Notre car nous dépose à l’entrée du Parc régional Sierra de Gredos, domaine des bouquetins, paradis des randonneurs. Nous sommes en plein week-end de l’Ascension et les Espagnols sont nombreux à être venus se balader dans le parc: le parking est complet. Nous ne nous attendions pas du tout à voir autant de monde dans ce lieu que nous imaginions perdu mais qui, en fait, n’est éloigné de Madrid que d’une centaine de kilomètres. Mais pour nous, il n’est pas question de partir à la découverte des lacs et des paysages montagneux du parc: nous sommes là pour tenter de voir la Gorgebleue à miroir. Nous restons un long moment à l’affût dans les genêts, scrutant le moindre vol dans les buissons.
Mais la chance n’est pas au rendez-vous. Après le pique-nique, nous redescendons bredouilles. Arrivés au parking, nous avons cependant le plaisir d’observer, à quelques mètres de distance, une dizaine de bouquetins, pas craintifs du tout.

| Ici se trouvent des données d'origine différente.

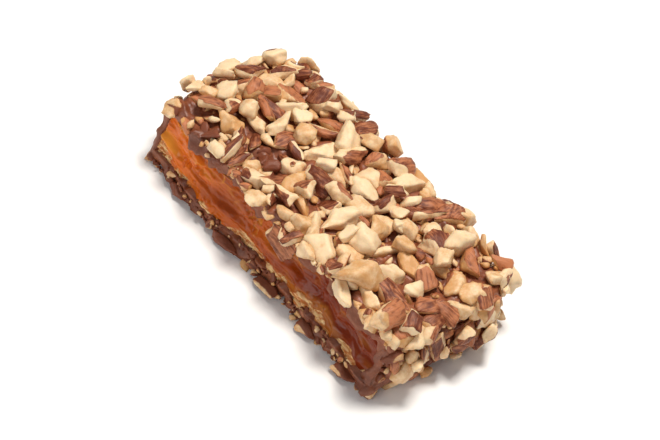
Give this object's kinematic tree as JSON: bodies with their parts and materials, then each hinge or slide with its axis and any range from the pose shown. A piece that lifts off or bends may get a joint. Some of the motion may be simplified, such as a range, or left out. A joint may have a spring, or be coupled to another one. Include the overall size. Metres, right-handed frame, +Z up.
{
  "type": "english toffee",
  "caption": "Half piece of butter toffee with one broken side, coated in milk chocolate and rolled in chopped almonds.",
  "frame": {"origin": "under the middle of the piece, on the surface it rests on", "axes": "+X along the broken side, +Y from the broken side to the back, +Z up"},
  "size_m": [0.0696, 0.0354, 0.0171],
  "materials": {
    "toffee": "glossy hard caramel, broken",
    "milk_chocolate": "satin, set milk chocolate",
    "almond_meat": "roasted nut, chopped, slightly oily",
    "almond_skin": "wrinkled brown almond skin"
  },
  "bodies": {
    "root": {"toffee_slab": "toffee", "chocolate_coat": "milk_chocolate", "almond_01": "almond_meat", "almond_02": "almond_meat", "almond_03": "almond_meat", "almond_04": "almond_meat", "almond_05": "almond_skin", "almond_06": "almond_meat", "almond_07": "almond_meat", "almond_08": "almond_skin", "almond_09": "almond_skin", "almond_10": "almond_skin", "almond_11": "almond_meat", "almond_12": "almond_skin", "almond_13": "almond_meat", "almond_14": "almond_skin", "almond_15": "almond_meat", "almond_16": "almond_meat", "almond_17": "almond_meat", "almond_18": "almond_meat", "almond_19": "almond_meat", "almond_20": "almond_meat", "almond_21": "almond_meat", "almond_22": "almond_meat", "almond_23": "almond_meat", "almond_24": "almond_meat", "almond_25": "almond_meat", "almond_26": "almond_meat", "almond_27": "almond_skin", "almond_28": "almond_meat", "almond_29": "almond_meat", "almond_30": "almond_skin", "almond_31": "almond_meat", "almond_32": "almond_skin", "almond_33": "almond_skin", "almond_34": "almond_meat", "almond_35": "almond_skin", "almond_36": "almond_skin", "almond_37": "almond_meat", "almond_38": "almond_meat", "almond_39": "almond_meat", "almond_40": "almond_meat", "almond_41": "almond_meat", "almond_42": "almond_skin", "almond_43": "almond_meat", "almond_44": "almond_meat", "almond_45": "almond_skin", "almond_46": "almond_meat", "almond_47": "almond_meat", "almond_48": "almond_meat", "almond_49": "almond_skin", "almond_50": "almond_meat", "almond_51": "almond_meat", "almond_52": "almond_skin", "almond_53": "almond_meat", "almond_54": "almond_meat", "almond_55": "almond_skin", "almond_56": "almond_meat", "almond_57": "almond_meat", "almond_58": "almond_skin"}
  },
  "joints": []
}
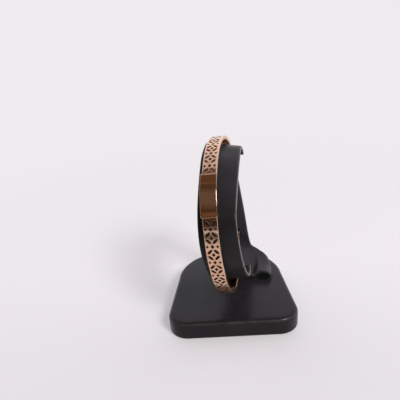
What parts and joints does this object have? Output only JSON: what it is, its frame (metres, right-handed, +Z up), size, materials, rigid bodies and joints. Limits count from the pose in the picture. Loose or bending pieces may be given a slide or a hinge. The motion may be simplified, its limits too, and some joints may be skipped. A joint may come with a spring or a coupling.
{
  "type": "bangle on display stand",
  "caption": "Hinged rose-gold bangle with an openwork front and a plain curved plaque, held upright on a small leatherette display stand with a curved collar.",
  "frame": {"origin": "middle of the stand base's underside, in the plane it rests on", "axes": "+Z up; +Y towards the stand's back, with the plaque and the straight edge of the base at -Y; +X to the right seen from the front"},
  "size_m": [0.0518, 0.0633, 0.0741],
  "materials": {
    "leatherette": "soft semi-gloss leatherette with a fine grain",
    "rose_gold": "polished rose gold plating"
  },
  "bodies": {
    "root": {"stand_base": "leatherette", "stand_support": "leatherette", "stand_collar": "leatherette", "bangle_front": "rose_gold", "bangle_back": "rose_gold", "plaque": "rose_gold", "clasp_plate": "rose_gold", "hinge_plate": "rose_gold"}
  },
  "joints": []
}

En fin d’après-midi, nous repartons en montagne avec toujours le même objectif: observer la gorgebleue. Et cette fois, c’est bingo: ce très bel oiseau daigne enfin se montrer, mettant un point d’orgue à une semaine riche en observations ornithologiques, en découvertes d’une région dont nous ne connaissions que le nom et en riches moments d’échange avec nos amis cépobiens.
Demain, nous prendrons congé de nos guides espagnols et nous nous envolerons vers la Suisse où je retrouverai avec plaisir mon coin de terre jurassien.